De plus, la pénurie de main-d’œuvre qualifiée dans les domaines liés à la construction durable ralentit les projets. En effet, il manque encore des ingénieurs formés à l’éco-conception, des artisans capables de travailler avec des matériaux durables, ou des cadres familiarisés avec les audits ESG.

 

IKEA : un modèle de chaîne de valeur durable

À l’inverse, certaines entreprises montrent qu’une transition ambitieuse est possible, même dans un contexte émergent. C’est le cas d’IKEA, très actif au Vietnam depuis les années 1990. L’entreprise suédoise applique les mêmes standards ESG dans tous ses pays fournisseurs, sans faire de distinction selon l’implantation locale.

 

Usine de meubles et accessoires IKEA en bois, dans la Province de Tuyen Quang.
Usine de meubles et accessoires IKEA en bois, dans la Province de Tuyen Quang. (Photo : Cong Dat / VNP). 

 

Pour IKEA, la durabilité n’est pas un simple atout supplémentaire, mais elle représente un pilier de sa stratégie industrielle. Les représentants locaux du géant suédois expliquent que l’accompagnement de leurs fournisseurs se fait sur le long terme, avec des partenariats de plusieurs décennies. La relation est construite sur la confiance, la transparence, et une montée en compétences progressive.

On peut illustrer cette idée avec des exemples concrets : le passage du bois importé au bois de caoutchouc local, plus respectueux de l’environnement et plus compétitif,  ou encore l’amélioration des conditions de travail dans les ateliers domestiques des zones rurales, avec l’accès à l’eau potable, à la ventilation et à la sécurité de base.

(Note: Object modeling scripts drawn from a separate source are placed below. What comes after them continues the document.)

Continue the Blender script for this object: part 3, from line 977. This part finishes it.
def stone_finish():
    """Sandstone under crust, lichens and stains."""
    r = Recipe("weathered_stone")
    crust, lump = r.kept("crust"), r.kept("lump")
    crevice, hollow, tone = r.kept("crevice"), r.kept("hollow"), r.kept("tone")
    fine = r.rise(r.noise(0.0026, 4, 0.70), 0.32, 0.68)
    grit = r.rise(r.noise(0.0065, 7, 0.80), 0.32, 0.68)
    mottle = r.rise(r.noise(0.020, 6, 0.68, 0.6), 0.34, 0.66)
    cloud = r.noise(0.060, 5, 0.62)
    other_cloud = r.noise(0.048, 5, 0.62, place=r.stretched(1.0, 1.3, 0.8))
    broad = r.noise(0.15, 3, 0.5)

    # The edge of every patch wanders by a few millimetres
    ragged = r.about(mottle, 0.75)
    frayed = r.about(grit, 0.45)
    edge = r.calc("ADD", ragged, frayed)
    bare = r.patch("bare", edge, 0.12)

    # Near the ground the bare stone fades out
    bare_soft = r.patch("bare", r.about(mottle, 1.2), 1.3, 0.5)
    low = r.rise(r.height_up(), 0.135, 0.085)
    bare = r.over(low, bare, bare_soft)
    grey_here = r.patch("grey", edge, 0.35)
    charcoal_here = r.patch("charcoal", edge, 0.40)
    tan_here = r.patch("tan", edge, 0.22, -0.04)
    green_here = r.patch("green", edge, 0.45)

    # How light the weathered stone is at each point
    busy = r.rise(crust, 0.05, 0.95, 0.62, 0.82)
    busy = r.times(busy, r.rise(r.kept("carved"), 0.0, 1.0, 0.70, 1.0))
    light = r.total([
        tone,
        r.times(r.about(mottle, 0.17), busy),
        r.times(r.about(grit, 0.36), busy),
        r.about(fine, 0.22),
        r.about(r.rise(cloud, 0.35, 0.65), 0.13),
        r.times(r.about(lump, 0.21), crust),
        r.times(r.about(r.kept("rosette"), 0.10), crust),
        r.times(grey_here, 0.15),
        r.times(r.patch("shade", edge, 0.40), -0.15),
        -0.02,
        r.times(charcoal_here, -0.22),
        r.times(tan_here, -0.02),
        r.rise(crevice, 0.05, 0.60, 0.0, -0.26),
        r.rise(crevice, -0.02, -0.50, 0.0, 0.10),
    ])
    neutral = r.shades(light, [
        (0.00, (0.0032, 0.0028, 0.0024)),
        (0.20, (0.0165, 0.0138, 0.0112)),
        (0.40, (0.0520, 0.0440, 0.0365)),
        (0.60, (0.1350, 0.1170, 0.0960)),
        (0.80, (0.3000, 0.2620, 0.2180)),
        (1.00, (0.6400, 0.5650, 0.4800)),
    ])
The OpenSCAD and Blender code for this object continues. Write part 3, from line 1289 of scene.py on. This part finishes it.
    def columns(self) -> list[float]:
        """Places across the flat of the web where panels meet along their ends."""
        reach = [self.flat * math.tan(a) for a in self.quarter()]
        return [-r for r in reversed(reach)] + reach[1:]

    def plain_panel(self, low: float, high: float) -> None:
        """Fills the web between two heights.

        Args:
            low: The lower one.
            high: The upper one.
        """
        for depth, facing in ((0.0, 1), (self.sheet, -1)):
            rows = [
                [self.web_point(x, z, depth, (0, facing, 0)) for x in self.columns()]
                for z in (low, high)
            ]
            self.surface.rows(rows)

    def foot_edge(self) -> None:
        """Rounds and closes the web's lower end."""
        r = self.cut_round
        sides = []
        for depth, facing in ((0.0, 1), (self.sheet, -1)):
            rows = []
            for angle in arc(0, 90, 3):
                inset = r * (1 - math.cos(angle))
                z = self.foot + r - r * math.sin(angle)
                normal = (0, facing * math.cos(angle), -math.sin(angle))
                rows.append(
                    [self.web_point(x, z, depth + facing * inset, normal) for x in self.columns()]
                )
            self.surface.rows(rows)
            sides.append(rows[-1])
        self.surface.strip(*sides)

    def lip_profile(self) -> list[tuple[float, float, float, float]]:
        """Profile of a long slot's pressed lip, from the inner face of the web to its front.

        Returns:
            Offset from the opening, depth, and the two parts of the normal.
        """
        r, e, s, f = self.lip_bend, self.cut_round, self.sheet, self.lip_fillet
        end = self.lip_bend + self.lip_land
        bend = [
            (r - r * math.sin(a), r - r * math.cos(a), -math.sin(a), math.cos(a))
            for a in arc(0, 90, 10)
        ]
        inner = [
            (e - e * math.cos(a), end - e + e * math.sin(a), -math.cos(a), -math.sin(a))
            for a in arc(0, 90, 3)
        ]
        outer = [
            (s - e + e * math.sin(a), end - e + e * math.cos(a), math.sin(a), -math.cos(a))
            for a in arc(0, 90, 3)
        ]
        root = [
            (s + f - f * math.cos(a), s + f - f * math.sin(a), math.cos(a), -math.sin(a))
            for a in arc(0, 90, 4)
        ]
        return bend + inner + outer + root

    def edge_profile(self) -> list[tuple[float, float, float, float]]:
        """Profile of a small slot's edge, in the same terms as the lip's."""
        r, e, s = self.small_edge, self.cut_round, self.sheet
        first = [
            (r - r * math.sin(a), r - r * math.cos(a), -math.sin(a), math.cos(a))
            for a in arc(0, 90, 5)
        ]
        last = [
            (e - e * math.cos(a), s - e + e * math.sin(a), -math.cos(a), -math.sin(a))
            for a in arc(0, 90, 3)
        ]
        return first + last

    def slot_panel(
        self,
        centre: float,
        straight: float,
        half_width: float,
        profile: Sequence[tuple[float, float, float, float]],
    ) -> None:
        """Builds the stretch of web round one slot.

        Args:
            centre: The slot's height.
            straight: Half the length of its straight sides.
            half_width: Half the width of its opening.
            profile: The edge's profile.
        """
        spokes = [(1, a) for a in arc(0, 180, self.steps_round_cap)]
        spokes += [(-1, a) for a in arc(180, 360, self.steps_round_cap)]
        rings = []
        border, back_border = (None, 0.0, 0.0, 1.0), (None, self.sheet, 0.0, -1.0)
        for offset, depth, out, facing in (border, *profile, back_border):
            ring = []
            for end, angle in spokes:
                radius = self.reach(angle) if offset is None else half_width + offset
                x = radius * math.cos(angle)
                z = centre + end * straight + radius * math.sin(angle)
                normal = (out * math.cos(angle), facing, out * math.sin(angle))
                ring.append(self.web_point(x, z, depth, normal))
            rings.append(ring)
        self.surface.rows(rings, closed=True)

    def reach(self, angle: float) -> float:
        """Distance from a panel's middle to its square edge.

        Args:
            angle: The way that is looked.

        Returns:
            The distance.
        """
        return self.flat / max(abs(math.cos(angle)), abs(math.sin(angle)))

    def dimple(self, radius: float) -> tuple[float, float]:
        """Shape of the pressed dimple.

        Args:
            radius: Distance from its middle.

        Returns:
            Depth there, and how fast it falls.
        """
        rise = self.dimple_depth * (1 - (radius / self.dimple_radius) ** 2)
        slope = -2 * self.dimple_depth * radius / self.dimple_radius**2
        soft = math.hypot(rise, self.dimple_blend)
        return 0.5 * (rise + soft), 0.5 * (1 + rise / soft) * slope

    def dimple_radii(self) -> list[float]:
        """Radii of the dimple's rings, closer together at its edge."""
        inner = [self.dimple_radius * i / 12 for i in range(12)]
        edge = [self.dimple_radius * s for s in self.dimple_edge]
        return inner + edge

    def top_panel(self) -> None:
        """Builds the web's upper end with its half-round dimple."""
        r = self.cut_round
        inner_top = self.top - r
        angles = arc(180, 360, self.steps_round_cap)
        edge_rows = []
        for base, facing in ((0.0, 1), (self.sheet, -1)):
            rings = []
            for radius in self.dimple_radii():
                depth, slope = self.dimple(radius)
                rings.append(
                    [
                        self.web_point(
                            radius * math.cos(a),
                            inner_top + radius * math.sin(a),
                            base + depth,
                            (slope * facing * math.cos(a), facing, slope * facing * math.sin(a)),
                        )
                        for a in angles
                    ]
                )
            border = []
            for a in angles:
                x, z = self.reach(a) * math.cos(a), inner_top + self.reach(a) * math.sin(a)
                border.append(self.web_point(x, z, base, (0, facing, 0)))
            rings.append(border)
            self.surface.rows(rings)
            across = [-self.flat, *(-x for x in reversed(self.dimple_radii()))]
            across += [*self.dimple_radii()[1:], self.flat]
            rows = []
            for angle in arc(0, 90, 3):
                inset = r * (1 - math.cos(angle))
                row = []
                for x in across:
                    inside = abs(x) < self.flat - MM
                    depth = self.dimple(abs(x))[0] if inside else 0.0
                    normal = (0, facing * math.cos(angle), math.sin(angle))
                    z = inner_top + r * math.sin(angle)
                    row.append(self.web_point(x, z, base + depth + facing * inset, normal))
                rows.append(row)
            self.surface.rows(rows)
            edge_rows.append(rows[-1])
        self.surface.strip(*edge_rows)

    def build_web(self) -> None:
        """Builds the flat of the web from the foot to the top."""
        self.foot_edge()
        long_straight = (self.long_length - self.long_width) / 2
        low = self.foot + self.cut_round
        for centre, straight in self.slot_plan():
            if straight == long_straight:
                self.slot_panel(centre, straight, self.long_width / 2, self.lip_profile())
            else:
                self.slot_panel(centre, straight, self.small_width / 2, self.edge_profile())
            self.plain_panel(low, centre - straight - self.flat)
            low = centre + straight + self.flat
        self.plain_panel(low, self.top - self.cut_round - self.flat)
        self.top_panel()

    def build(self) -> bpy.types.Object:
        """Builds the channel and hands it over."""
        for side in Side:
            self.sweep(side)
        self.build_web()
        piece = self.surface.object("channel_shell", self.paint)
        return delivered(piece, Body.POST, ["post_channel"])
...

Transmettre les savoir-faires

IKEA organise régulièrement des forums de rencontre entre fournisseurs vietnamiens, où les entreprises échangent leurs connaissances, mais aussi leurs erreurs (comme l’incendie d’une usine, par exemple). Un programme de “buddy suppliers” permet également aux fournisseurs expérimentés d’en parrainer de nouveaux, créant ainsi un terrain fertile à l’apprentissage sur le long terme.